Low latency mac protocol with reduced handshaking for provisioning spatial fairness in underwater sensor network

Abstract

Underwater acoustic sensor network (UASN) is composed of different number of sensors and moving vehicles which are distributed over a long range area to perform collective monitoring. Underwater acoustic channel, characterized by long propagation delay and low data rate, suffers from space time uncertainty causing spatial unfairness in UASN. A sender node which sends its request to send (RTS) at earlier time may not always be allowed to send its data packets earlier due to its long propagation delay. In UASN, usually a receiver node allows a sender node to transmit based on the earliest reception of its RTS packet which eventually deprives the terminal nodes with earlier transmission time, thereby creating spatial unfairness problem. In order to solve the problem, existing Medium Access Control (MAC) protocols allow the sender node which initiates its RTS packet at the earliest time.

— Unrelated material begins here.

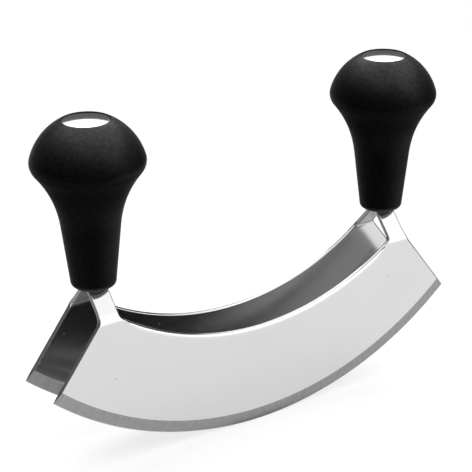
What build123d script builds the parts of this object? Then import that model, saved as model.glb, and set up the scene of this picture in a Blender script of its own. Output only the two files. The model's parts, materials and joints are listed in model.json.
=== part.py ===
from build123d import *
import math
import os

os.makedirs("parts", exist_ok=True)

# Double-blade mezzaluna, in millimetres.
# X runs along the blades, Y from the front blade to the rear one, Z is up.
# The origin is on the table, midway between the blades and under the lowest point of their edges.

# Blades: two crescents of sheet steel, each a circular rocking edge below a tighter upper curve
tip_to_tip = 200.0
edge_radius = 153.4
upper_curve_radius = 116.7
blade_depth = 44.6
sheet_thickness = 2.0
blade_spacing = 25.8
bevel_width = 5.7
edge_land = 0.2
cut_edge_round = 0.7

# Spine: the outer side of the upper curve is ground to a soft crown that runs out before the tabs
crown_height = 2.6
crown_depth = 0.9
crown_start_slope = 0.05
crown_top_slope = 0.15
runout_radius = 12.0
runout_clearance = 0.4
runout_to_tab = 5.0

# Folded tabs at the blade ends, and the tangs above them
handle_x = 72.9
tab_width = 9.0
crease_height = 66.7
tab_lean_deg = 42.5
crease_bend_radius = 3.5
shoulder_bend_radius = 2.0
tang_length = 22.0
inner_corner_radius = 3.0
outer_corner_radius = 10.0
tang_corner_radius = 1.5

# Handle, from its foot on the tabs to its domed top
foot_gap = 0.3
foot_flat_radius = 7.2
foot_round_radius = 2.1
neck_length = 23.6
neck_top_radius = 12.0
cove_length = 23.0
cove_slope_deg = 39.0
head_radius = 23.0
head_edge_radius = 6.0
top_radius = 24.5
top_tilt_deg = 16.0

# Soft overmould over the stiff core
grip_wall = 2.0
core_foot_radius = 6.6
overmould_gap = 0.05

# End cap, let into the domed top
cap_radius = 9.6
cap_groove = 0.3
cap_rim_thickness = 1.0
cap_sheet = 0.8
cap_dome_height = 1.2
cap_skirt_radius = 7.9
cap_skirt_depth = 4.0
cap_edge_radius = 0.3
cap_sink = 0.3
cap_collar_wall = 1.1
cap_fit_gap = 0.1

# Tie rod with its tongue between the tangs, nut and washer in the recess under the cap
tongue_thickness = 2.0
tongue_width = 9.0
tongue_rise = 1.2
rod_radius = 3.0
rod_shoulder = 6.0
rod_bore_gap = 0.2
rod_stick_out = 2.0
thread_gap = 0.05
nut_across_flats = 10.0
nut_height = 5.0
nut_chamfer = 0.6
washer_radius = 6.0
washer_thickness = 1.6
recess_gap = 0.8
recess_depth = 16.0
slot_gap = 0.15
slot_head_room = 1.0

# Flush rivets through tang, tongue and tang
rivet_radius = 1.5
rivet_head_radius = 2.4
rivet_head_depth = 0.9
rivet_gap = 0.05
rivet_edge_distance = 5.0
rivet_pitch = 11.0

# One overrun serves every cut
overrun = 5.0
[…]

However, by allowing earliest RTS transmitter, existing MAC protocols create another kind of unfairness among the closer neighbor nodes. In this research work, a spatially fair MAC protocol is proposed in which a receiving node divides all its neighbor nodes into two groups based on average propagation delay of all of its neighbor nodes. The receiver then permits one prospective sender node from each group based on the earliest transmission time within a group. Receiver node, by employing a collision avoidance algorithm which exploits the benefit of propagation delay mapping of all its neighbor nodes, ensures that the two transmitted data packet will not collide at receiver's end. Otherwise, only a single sender node with the earliest transmission time within two groups is allowed to transmit. A simulation model based on OMNeT++ is developed to compare the performance of the proposed MAC protocol. Simulation results show that the proposed scheme achieves better performance in terms of latency, handshaking, fairness, network throughput, average RTS collision and clear to send (CTS) success rate compared to the contemporary SF-MAC and RET-MAC protocol.